# [Required work]
The first line to copy is the one with "for k, side"; the last is the one with "for node in". Copy each line in that range exactly, leaving out all others.

─── Source data

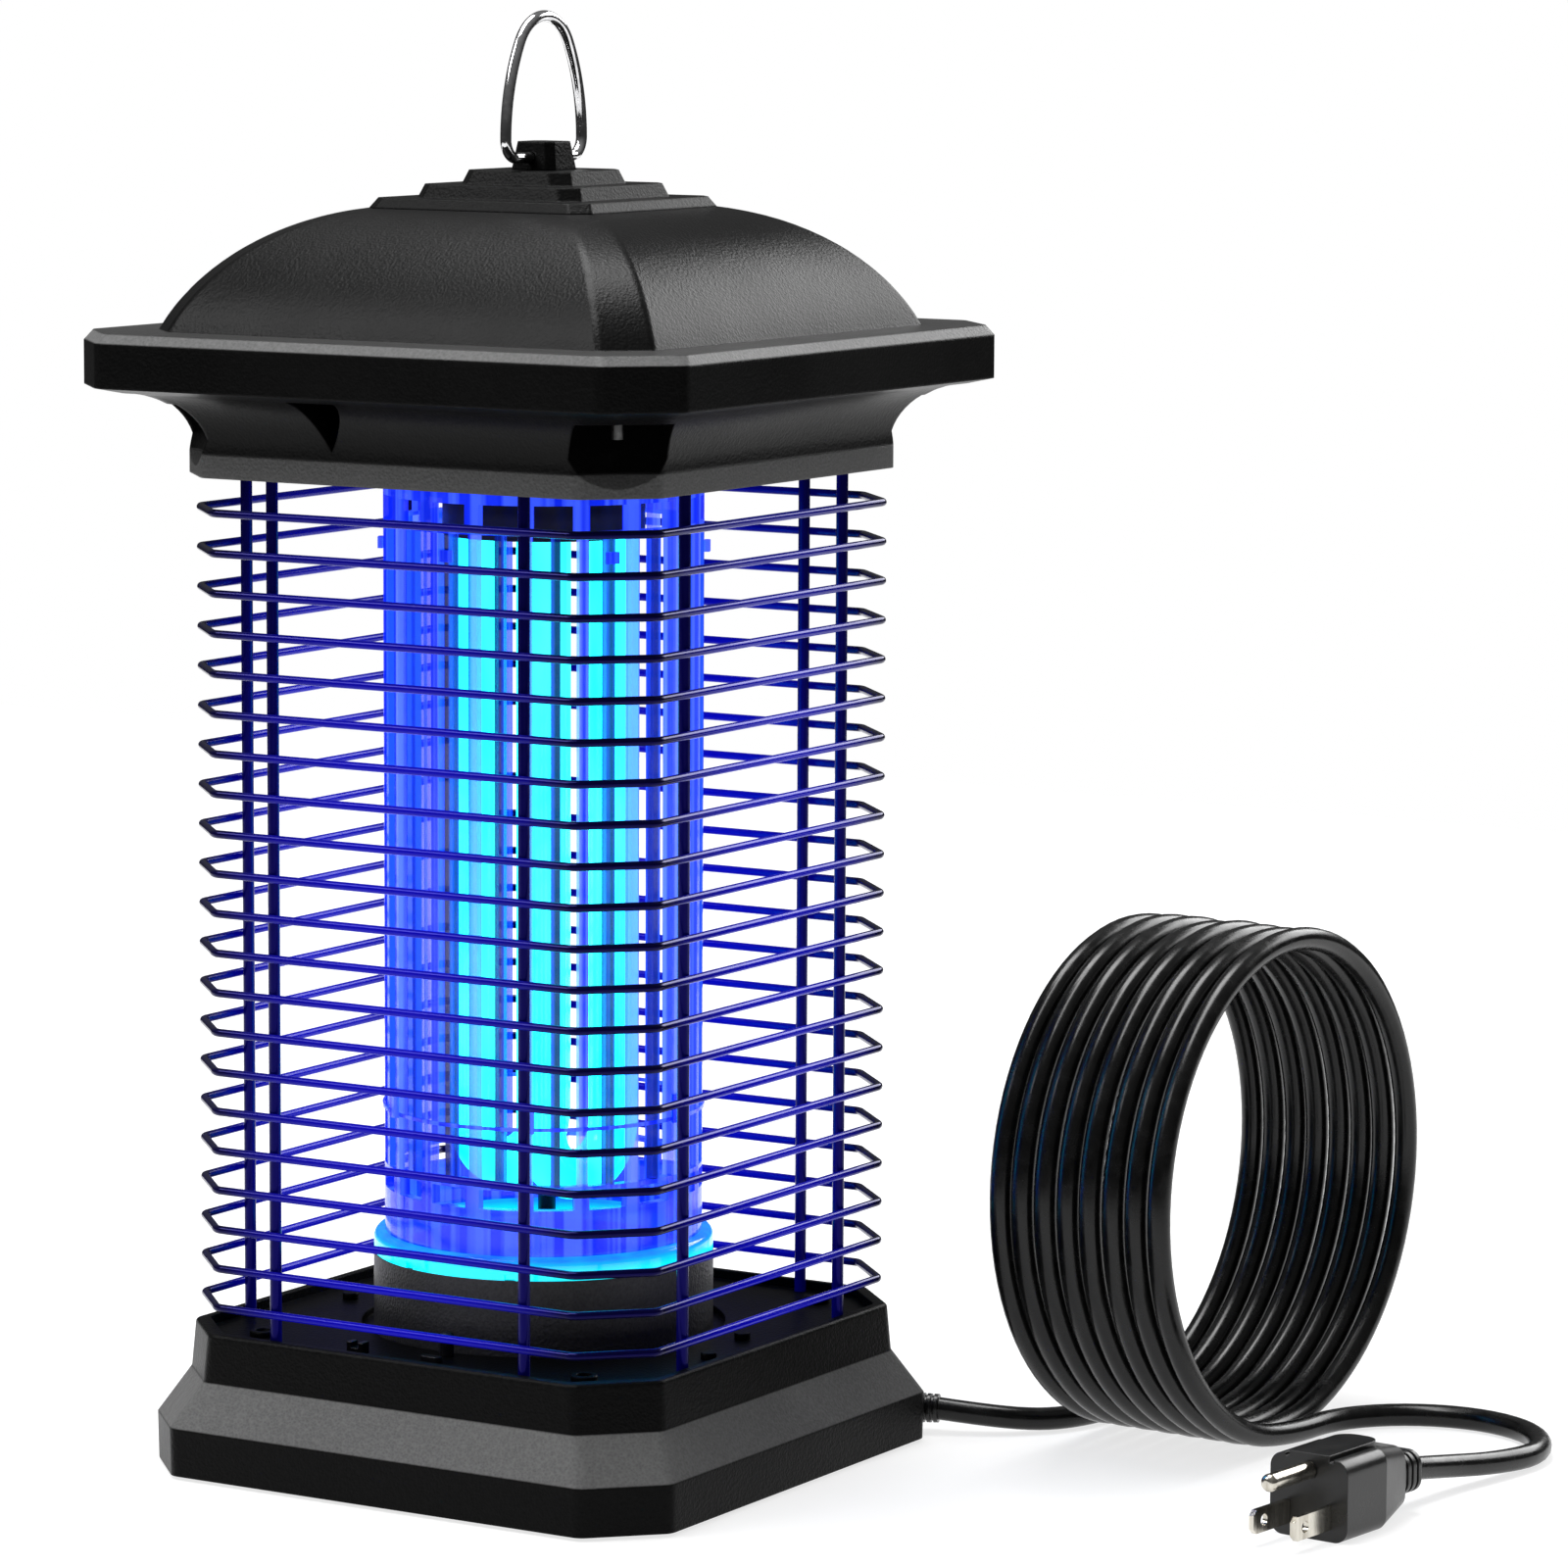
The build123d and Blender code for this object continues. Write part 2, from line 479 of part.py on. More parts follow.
def hood_roof():
    outer = loft(cove_sections())
    outer += taper((COVE_HALF, COLLAR_CUT, COVE_TOP), (RIM_HALF, RIM_CUT, RIM_BOTTOM))
    outer += prism(RIM_HALF, RIM_CUT, RIM_BOTTOM, RIM_TOP)
    outer += taper((RIM_HALF, RIM_CUT, RIM_TOP), (BEVEL_HALF, RIM_CUT, BEVEL_TOP))
    outer += loft(dome_sections(DOME_RADIUS, BEVEL_TOP))
    inside = prism(COLLAR_HALF - WALL, COLLAR_CUT, COLLAR_TOP, COVE_TOP - 2)
    rim_inside = RIM_HALF - RIM_WALL
    inside += taper((COLLAR_HALF - WALL, COLLAR_CUT, COVE_TOP - 2),
                    (rim_inside, RIM_CUT, RIM_BOTTOM + WALL))
    inside += prism(rim_inside, RIM_CUT, RIM_BOTTOM + WALL, RIM_TOP - 2)
    inside += loft(dome_sections(DOME_RADIUS - WALL, RIM_TOP - 2))
    for k in range(4):
        inside -= turned(90 * k) * scoop(WALL, SCOOP_CEILING + WALL)
    roof = outer - inside
    for k in range(4):
        roof -= turned(90 * k) * scoop(0, SCOOP_CEILING)
    return roof - cove_notch()


def cove_notch():
    """A V-shaped notch under the rim of the front side."""
    corners = (NOTCH_LEFT, NOTCH_TOP), (NOTCH_TIP_X, NOTCH_TIP_Z), (NOTCH_RIGHT, NOTCH_TOP)
    outline = Polygon(*corners, align=None)
    return Plane.XZ.offset(COLLAR_HALF - WALL - 1) * extrude(outline, 30)


def hood_collar():
    collar = prism(COLLAR_HALF, COLLAR_CUT, COLLAR_BOTTOM, COLLAR_TOP)
    collar -= prism(COLLAR_HALF - WALL, COLLAR_CUT, COLLAR_FLOOR, COLLAR_TOP)
    collar -= rod(0, 0, GRID_OUT + 0.15, COLLAR_BOTTOM, COLLAR_TOP)
    for x, y in post_places():
        collar -= rod(x, y, POST_SOCKET, COLLAR_BOTTOM, POST_TOP)
    for k in range(4):
        collar -= turned(90 * k) * scoop(0, SCOOP_CEILING)
    return collar


def hood_screws():
    screws = []
    reach = HOOD_SCREW_OUT / math.sqrt(2)
    for x, y in CORNERS:
        low = SCOOP_CEILING - HOOD_SCREW_DROP
        screw = rod(reach * x, reach * y, HOOD_SCREW_RADIUS, low, SCOOP_CEILING)
        screws.append(screw - brick(reach * x, reach * y, low, *HOOD_SCREW_SLOT))
    return group(screws)


def hood_neck():
    """Three shrinking tiers on the dome."""
    low = DOME_CENTRE_Z + DOME_RADIUS * math.sin(math.radians(DOME_END_ANGLE))
    neck = None
    for bottom_half, top_half, high in TIERS:
        tier = taper((bottom_half, TIER_CUT, low), (top_half, TIER_CUT, high), 1.2)
        neck = tier if neck is None else neck + tier
        low = high
    return neck


def hanger_block():
    low = TIERS[-1][2]
    block = taper((BLOCK_BOTTOM_HALF, BLOCK_CUT, low), (BLOCK_TOP_HALF, BLOCK_CUT, BLOCK_TOP), 0.6)
    bore = Plane(origin=(0, -20, RING_PIVOT_Z), z_dir=(0, 1, 0))
    return block - bore * Cylinder(RING_BORE, 40, align=ON_BASE)


def hanging_ring():
    """A wire bail: two ends in the block's bore, tight lower bends and a tall arch of three arcs."""
    low = RING_PIVOT_Z + RING_BEND
    top_centre = RING_TOP - RING_TOP_RADIUS
    rise = top_centre - low
    side_radius = (RING_HALF ** 2 + rise ** 2 - RING_TOP_RADIUS ** 2) / (2 * (RING_HALF - RING_TOP_RADIUS))
    meet = math.degrees(math.atan2(rise, side_radius - RING_HALF))
    foot = RING_HALF - RING_BEND
    path = Line((RING_END, RING_PIVOT_Z), (foot, RING_PIVOT_Z))
    path += CenterArc((foot, low), RING_BEND, -90, 90)
    path += CenterArc((RING_HALF - side_radius, low), side_radius, 0, meet)
    path += CenterArc((0, top_centre), RING_TOP_RADIUS, meet, 180 - 2 * meet)
    path += CenterArc((side_radius - RING_HALF, low), side_radius, 180 - meet, meet)
    path += CenterArc((-foot, low), RING_BEND, 180, 90)
    path += Line((-foot, RING_PIVOT_Z), (-RING_END, RING_PIVOT_Z))
    upright = Plane.YZ * path
    start = Plane(origin=(0, RING_END, RING_PIVOT_Z), z_dir=(0, 1, 0))
    return sweep(start * Circle(RING_WIRE / 2), upright)


def circuit_board():
    board = brick(0, 0, BOARD_BOTTOM, BOARD_LONG, BOARD_WIDE, BOARD_THICK)
    for x, y in placed(BOARD_FIXING):
        board -= rod(x, y, BOARD_HOLE, BOARD_BOTTOM, BOARD_TOP)
    return board


def board_pillars():
    return group([rod(x, y, BOARD_PILLAR, COLLAR_FLOOR, BOARD_BOTTOM) for x, y in placed(BOARD_FIXING)])


def transformer():
    former = brick(*COIL_PLACE, BOARD_TOP, *COIL_FORMER)
    return former + brick(*COIL_PLACE, BOARD_TOP + CORE_LIFT, *COIL_CORE)


def capacitors():
    x, y = CAPACITOR_PLACE
    can = rod(x, y, CAPACITOR_RADIUS, BOARD_TOP, CAPACITOR_TOP)
    return group([Pos(CAPACITOR_PITCH * k, 0, 0) * can for k in range(3)])


# ------------------------------------------------------------------ cord and plug

def corner_radii(points):
    """For each corner of a route, 0.45 of its shorter run over the tangent of half its turn."""
    places = [Vector(*p) for p in points]
    radii = []
    for before, here, after in zip(places, places[1:], places[2:]):
        run_in, run_out = here - before, after - here
        half_turn = math.radians(run_in.get_angle(run_out)) / 2
        radii.append(0.45 * min(run_in.length, run_out.length) / math.tan(half_turn))
    return radii


def cord_tube(name, points):
    radii = corner_radii(points)
    path = FilletPolyline(*points, radius=radii)
    start = Plane(origin=path @ 0, z_dir=path % 0)
    tube = sweep(start * Circle(CORD_RADIUS), path)
    expected = math.pi * CORD_RADIUS ** 2 * path.length
    print(name, "length", round(path.length, 1), "radii", [round(r, 1) for r in radii],
          "volume share", round(tube.volume / expected, 4))
    return tube


def cord_coil():
    """The outer shape of the wound length, standing on its edge."""
    back, front = Vector(*COIL_BACK, COIL_RADIUS), Vector(*COIL_FRONT, COIL_RADIUS)
    along = Vector(1, 0, 0).rotate(Axis.Z, COIL_TURN)
    length = (front - back).length + CORD
    plane = Plane(origin=(back + front) * 0.5, z_dir=along)
    return plane * (Cylinder(COIL_RADIUS, length) - Cylinder(COIL_RADIUS - CORD, length))


def plug_plane():
    """At the plug's back end, pointing towards the blades, level."""
    end, before = Vector(*TAIL_POINTS[-1]), Vector(*TAIL_POINTS[-2])
    heading = Vector(end.X - before.X, end.Y - before.Y, 0).normalized()
    origin = Vector(end.X, end.Y, PLUG_THICK / 2) - heading * PLUG_OVER_CORD
    across = heading.cross(Vector(0, 0, 1))
    return Plane(origin=origin, x_dir=across, z_dir=heading)


def plug_section(width, thick, along):
    return Plane.XY.offset(along) * RectangleRounded(width, thick, PLUG_ROUND)


def plug_relief():
    """The flat strain relief behind the plug: ribs, with two rows of short slots on each wide face."""
    relief = extrude(plug_section(PLUG_RELIEF_WIDE, PLUG_RELIEF_THICK, 0), PLUG_RELIEF)
    core_wide, core_thick = PLUG_RELIEF_WIDE - 2 * GROOVE_DEEP, PLUG_RELIEF_THICK - GROOVE_DEEP
    core = extrude(plug_section(core_wide, core_thick, 0), PLUG_RELIEF)
    for k in range(GROOVE_COUNT):
        along = GROOVE_FIRST + GROOVE_PITCH * k
        relief -= Pos(0, 0, along) * Box(2 * PLUG_RELIEF_WIDE, 2 * PLUG_RELIEF_THICK, GROOVE_WIDE) - core
        for x, y in placed((SLOT_OUT, (PLUG_RELIEF_THICK - SLOT_DEEP) / 2)):
            relief -= Pos(x, y, along) * Box(SLOT_WIDE, SLOT_DEEP, GROOVE_WIDE)
    return relief


def plug_pad(face):
    """The round-ended raised pad over the earth pin, and the groove beside it."""
    plane = Plane.XZ.offset(PLUG_THICK / 2 - PAD_PROUD)
    keep = Pos(0, 0, face / 2) * Box(2 * PLUG_WIDTH, 2 * PLUG_THICK, face)
    inner = Pos(0, face) * RectangleRounded(PAD_WIDE, 2 * PAD_LONG, PAD_ROUND)
    outer = Pos(0, face) * RectangleRounded(
        PAD_WIDE + 2 * PAD_GROOVE, 2 * (PAD_LONG + PAD_GROOVE), PAD_ROUND + PAD_GROOVE)
    pad = extrude(plane * inner, 2 * PAD_PROUD) & keep
    groove = extrude(plane * (outer - inner), 2 * PAD_PROUD) & keep
    return pad, groove


def plug_body():
    taper_end = PLUG_RELIEF + PLUG_LENGTH - PLUG_STRAIGHT
    face = PLUG_RELIEF + PLUG_LENGTH
    neck = plug_section(PLUG_NECK, PLUG_NECK, PLUG_RELIEF)
    wide = plug_section(PLUG_WIDTH, PLUG_THICK, taper_end)
    body = loft([neck, wide])
    body += extrude(wide, face - taper_end)
    body += plug_relief()
    pad, groove = plug_pad(face)
    body = body - groove + pad
    middle = face - CONTACT_DEEP / 2
    holes = Pos(0, -PIN_DOWN, middle) * Cylinder(PIN_ROOT, CONTACT_DEEP)
    for side in (-1, 1):
        holes += Pos(side * BLADE_APART / 2, BLADE_UP, middle) * Box(BLADE_THICK, BLADE_WIDE, CONTACT_DEEP)
    return plug_plane() * (body - holes)


def plug_blades():
    face = PLUG_RELIEF + PLUG_LENGTH
    blades = []
    for side in (-1, 1):
        blade = Pos(side * BLADE_APART / 2, BLADE_UP, face - CONTACT_DEEP) * Box(
            BLADE_THICK, BLADE_WIDE, BLADE_LONG + CONTACT_DEEP, align=ON_BASE)
        tip = blade.edges().group_by(Axis.Z)[-1].filter_by(Axis.X)
        blade = chamfer(tip, BLADE_TIP)
        eye = Pos(side * BLADE_APART / 2, BLADE_UP, face + BLADE_LONG - BLADE_EYE_BACK)
        blade -= eye * Rot(0, 90, 0) * Cylinder(BLADE_EYE, 2 * BLADE_THICK)
        blades.append(plug_plane() * blade)
    return group(blades)


def plug_ground_pin():
    """The round earth pin, thinner where it enters the moulding."""
    face = PLUG_RELIEF + PLUG_LENGTH
    pin = rod(0, -PIN_DOWN, PIN_RADIUS, face + PIN_ROOT_PROUD, face + PIN_LONG)
    pin = fillet(pin.edges().group_by(Axis.Z)[-1], PIN_ROUND)
    pin += rod(0, -PIN_DOWN, PIN_ROOT, face - CONTACT_DEEP, face + PIN_ROOT_PROUD)
    return plug_plane() * pin


def build():
    nodes = {
        "base_shell": base_shell(),
        "base_deck": base_deck(),
        "deck_bosses": deck_bosses(),
        "cup_lock": cup_lock(),
        "base_bottom_plate": base_bottom_plate(),
        "base_screws": base_screws(),
        "rubber_feet": rubber_feet(),
        "collection_tray": collection_tray(),
        "terminal_block": terminal_block(),
        "cord_gland": cord_gland(),
        "guard_posts": guard_posts(),
        "grid_top_band": windowed_band(BAR_HIGH, TOP_BAND_TOP, TOP_WINDOW),
        "grid_low_band": windowed_band(LOW_BAND_BOTTOM, BAR_LOW, LOW_WINDOW),
        "grid_bars_live": grid_bars(0),
        "grid_bars_ground": grid_bars(1),
        "grid_lugs_low": tie_lugs(LOW_LUG, 0),
        "grid_lugs_high": tie_lugs(HIGH_LUG, 30),
        "grid_tie_ring": grid_tie_ring(),
        "grid_skirt": grid_skirt(),
        "flange_ring": flange_ring(),
        "lamp_cup": lamp_cup(),
        "lamp_holder": lamp_holder(),
        "lead_conduit": conduit(),
        "hood_collar": hood_collar(),
        "hood_roof": hood_roof(),
        "hood_screws": hood_screws(),
        "hood_neck": hood_neck(),
        "hanger_block": hanger_block(),
        "hanging_ring": hanging_ring(),
        "circuit_board": circuit_board(),
        "board_pillars": board_pillars(),
        "transformer": transformer(),
        "capacitors": capacitors(),
        "cord_lead": cord_tube("cord_lead", LEAD_POINTS),
        "cord_coil": cord_coil(),
        "cord_tail": cord_tube("cord_tail", TAIL_POINTS),
        "plug_body": plug_body(),
        "plug_blades": plug_blades(),
        "plug_ground_pin": plug_ground_pin(),
    }
    for k, side in enumerate(("front", "right", "back", "left")):
        nodes[f"guard_side_{side}"] = guard_side(90 * k)
        nodes[f"guard_corner_{k + 1}"] = guard_corner(90 * k)
    for k in range(2):
        nodes[f"lamp_tube_{k + 1}"] = lamp_tube(TUBE_TURN + 45 + 180 * k)
    return nodes


os.makedirs("parts", exist_ok=True)
for node_name, shape in build().items():
    export_step(shape, f"parts/{node_name}.step")
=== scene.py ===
import json
import math

import bpy
from mathutils import Matrix, Vector


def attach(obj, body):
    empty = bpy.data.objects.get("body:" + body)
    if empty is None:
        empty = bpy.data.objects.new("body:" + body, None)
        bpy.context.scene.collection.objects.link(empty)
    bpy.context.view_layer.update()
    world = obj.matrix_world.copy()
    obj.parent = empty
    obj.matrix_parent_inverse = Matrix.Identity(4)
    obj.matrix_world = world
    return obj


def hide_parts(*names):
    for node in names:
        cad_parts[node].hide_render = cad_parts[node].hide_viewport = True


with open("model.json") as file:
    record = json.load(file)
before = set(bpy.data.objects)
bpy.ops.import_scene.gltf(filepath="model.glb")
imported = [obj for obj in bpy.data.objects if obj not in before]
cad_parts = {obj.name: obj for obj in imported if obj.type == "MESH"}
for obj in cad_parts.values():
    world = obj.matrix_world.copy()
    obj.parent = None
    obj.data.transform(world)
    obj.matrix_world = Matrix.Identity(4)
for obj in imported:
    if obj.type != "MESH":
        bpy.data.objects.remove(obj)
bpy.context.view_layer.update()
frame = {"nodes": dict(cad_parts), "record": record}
nodes = frame["nodes"]
scene = bpy.context.scene

# Camera, in metres
CAMERA_AT = Vector((0.9886, -1.5022, 0.4198))
CAMERA_FORWARD = Vector((-0.5147, 0.8477, -0.1292)).normalized()
CAMERA_LENS, CAMERA_SENSOR = 152.8, 36.0
CAMERA_ROLL = math.radians(-0.28)

# Bands of painted highlight on the black mouldings' upward-facing slope and bevel facets, in metres up from
# the floor
BASE_SLOPE = (0.0140, 0.0264)
RIM_BEVEL = (0.3071, 0.3099)
BAND_BLUR = 0.0004
# Greys of the painted highlight on those facets
PAINTED_FACET_HIGHLIGHT = (0.075, 0.075, 0.075), (0.13, 0.13, 0.13)

# Heights between which the lit ring turns from cyan to blue
RING_FADE = (0.0592, 0.0622)

# How fast the tint changes from bar to bar of the grid
BAR_TINT_SCALE = 210

# Floor and light
FLOOR_HALF, FLOOR_GLOW = 1.3, 0.75
SKY_LOW, SKY_HIGH = 0.04, 0.25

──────

# [Solution]
    for k, side in enumerate(("front", "right", "back", "left")):
        nodes[f"guard_side_{side}"] = guard_side(90 * k)
        nodes[f"guard_corner_{k + 1}"] = guard_corner(90 * k)
    for k in range(2):
        nodes[f"lamp_tube_{k + 1}"] = lamp_tube(TUBE_TURN + 45 + 180 * k)
    return nodes


os.makedirs("parts", exist_ok=True)
for node_name, shape in build().items():
    export_step(shape, f"parts/{node_name}.step")
=== scene.py ===
import json
import math

import bpy
from mathutils import Matrix, Vector


def attach(obj, body):
    empty = bpy.data.objects.get("body:" + body)
    if empty is None:
        empty = bpy.data.objects.new("body:" + body, None)
        bpy.context.scene.collection.objects.link(empty)
    bpy.context.view_layer.update()
    world = obj.matrix_world.copy()
    obj.parent = empty
    obj.matrix_parent_inverse = Matrix.Identity(4)
    obj.matrix_world = world
    return obj


def hide_parts(*names):
    for node in names:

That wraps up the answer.